4月23日 This Day in History

遼東半島と朝鮮半島の地図
 

今日は何の日 明治28年4月23日
ロシア、フランス、ドイツによる三国干渉により、遼東半島を清に返還

明治28年(1895)4月23日、三国干渉が行なわれました。ロシア、フランス、ドイツが日本に対して行なった勧告で、遼東半島を清に返還するよう求めたものです。

4月17日、日本と清国が下関条約に調印しました。その骨子は
1)朝鮮の独立を確認
2)遼東半島と台湾及び澎湖島の割譲
3)償金2億両の支払い
などです。

これに対して6日後の23日、ロシア、フランス、ドイツが横槍を入れます。

「日本による遼東半島の領有は、清国の首都北京を脅かすだけでなく、朝鮮の独立も有名無実にし、極東の平和の妨げとなる。従って、半島領有の放棄を勧告し、誠実な友好の意を表する」

首謀者はもちろんロシアで、日本が拒めば一戦も辞さぬ強硬姿勢でした。誠実な友好の意どころか恫喝です。 ロシアの狙いは遼東半島の旅順港で、不凍港の確保にありました。

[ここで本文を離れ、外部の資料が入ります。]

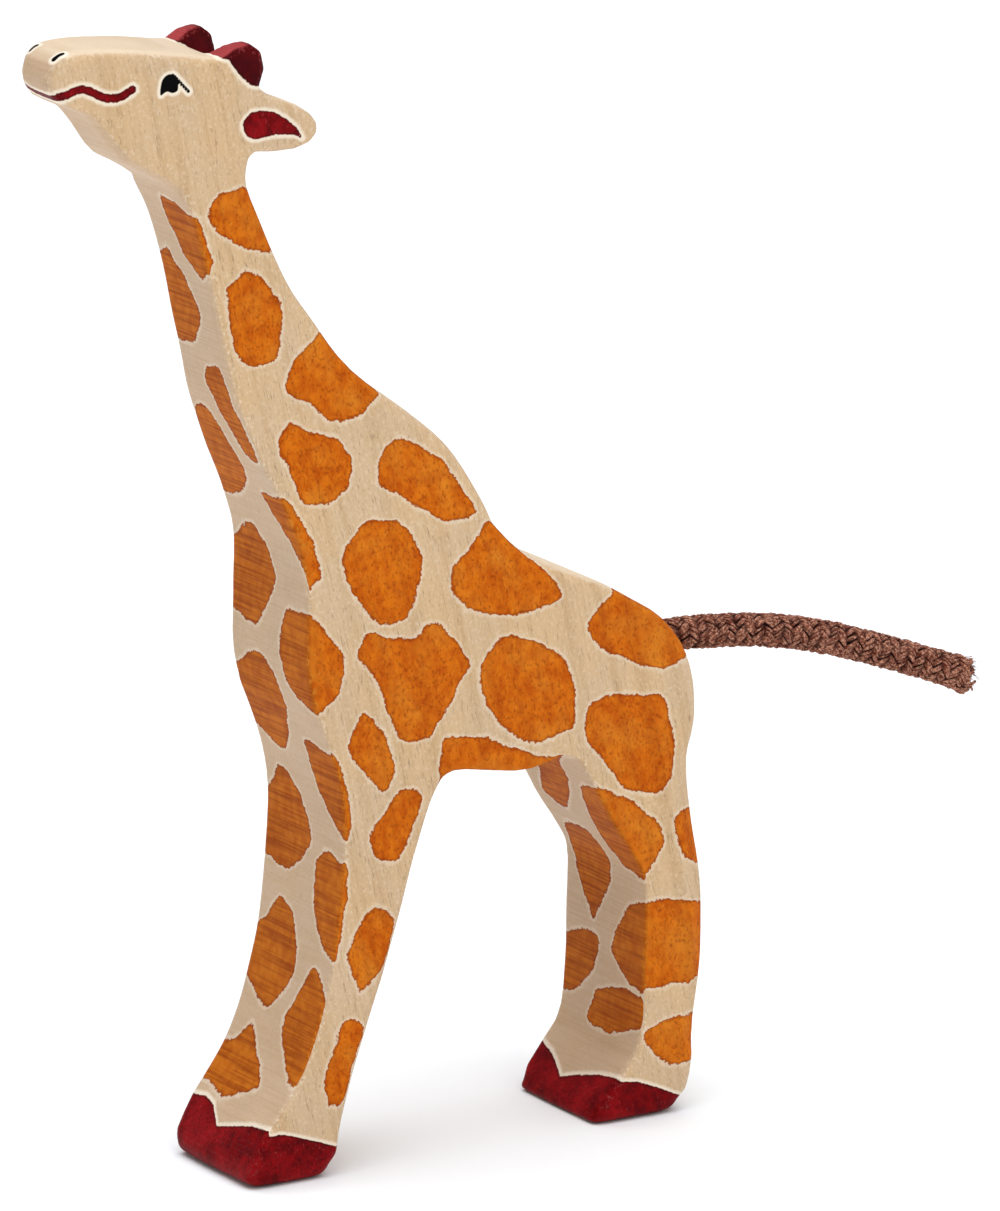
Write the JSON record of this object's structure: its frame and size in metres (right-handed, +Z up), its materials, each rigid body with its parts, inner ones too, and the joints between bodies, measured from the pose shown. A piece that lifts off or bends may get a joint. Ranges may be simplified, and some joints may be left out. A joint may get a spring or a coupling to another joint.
{
  "type": "carved wooden giraffe figurine",
  "caption": "Free-standing giraffe sawn and carved from one block of pale wood, painted with brown spots, with a stiff braided cord tail.",
  "frame": {"origin": "on the ground, under the middle of the wood", "axes": "+Z up; the giraffe looks along -X and its tail points along +X; +Y is its left side"},
  "size_m": [0.1594, 0.0228, 0.17],
  "materials": {
    "painted_wood": "carved pale wood, stained orange-brown spots, dark red hooves and horns, satin wax",
    "wood_glue": "dried wood glue, slightly glossy",
    "braided_cord": "braided cotton cord, brown-mauve, matt"
  },
  "bodies": {
    "figure": {"carved_body": "painted_wood", "tail_glue": "wood_glue", "tail_cord_root": "braided_cord"},
    "tail": {"tail_cord": "braided_cord"}
  },
  "joints": [
    {"name": "tail_bend", "type": "hinge", "parent": "figure", "child": "tail", "pos_m": [0.05162, 0, 0.07], "axis": [0, -1, 0], "range_deg": [-45, 40], "stiffness_Nm_per_rad": 0.012, "springref_deg": 0.86}
  ]
}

ドイツが加わったのは、ロシアの目を東(満洲)に向けさせて、自国の脅威を取り除くためです。フランスは、ロシアとドイツの緊張緩和が自国の安泰につながるという判断からでした。

また三国干渉には清国も一役買っており、講和会議の最中から日本側の情報をロシアやイギリスにリークし、わざと列強の干渉を招いて、日本を押さえ込もうとした節があるともいわれます。

いずれにせよ、ロシア・フランス・ドイツ三国連合軍に、日本の陸海軍では太刀打ちできないことは、誰の目にも明らかでした。5月4日、明治政府は三国干渉に屈し、遼東半島の放棄を決定します。

伊藤博文首相や陸奥宗光外相ら政府首脳は、列強の干渉があることはある程度予想しており、多少の譲歩はやむを得ないと考えていました。しかし日本の国民は、政府が干渉を受け入れたことを知ると、無念の思いとともに強烈な不満を抱いたといわれます。泣いて悔しがる小学生もいたといわれます。

そんな状況の中で、明治天皇は「遼東還付の詔」を出されました。天皇が国民に語りかけたのは、およそ次のような内容であったといわれます。

「日本が清国と戦うことになったのは東洋平和のためであり、露仏独の三国も東洋の平和を考えての忠告だという。また、時局を難しくし、国民生活を苦しくし、国運伸張を妨げることは望ましくない。 そこで政府に遼東半島の還付を命じた。国民は平和を図るという意図を理解し、時勢を大局から深くとらえ、国家の大計を誤まらないようにしてほしい」

これは国民に生じた負の思いをやわらげ、軽挙妄動に走らせないための詔勅であったといえるでしょう。

とはいえ、3年後の明治31年(1898)、ロシアは清国と李鴻章・ロバノフ協定を結んで、遼東半島の旅順・大連をまんまと租借します。強まるロシアの脅威を念頭に置いて、明治政府は軍備拡張に力を注ぎました。清国から得た賠償金はほとんどが軍事費に回されましたが、それだけで足りるはずもなく、増税によってまかなうことになります。

国民は「臥薪嘗胆」という言葉とともに、その負担に耐えていきます。この忍耐とロシアへの強烈な危機感が、やがて日露戦争につながっていくのです。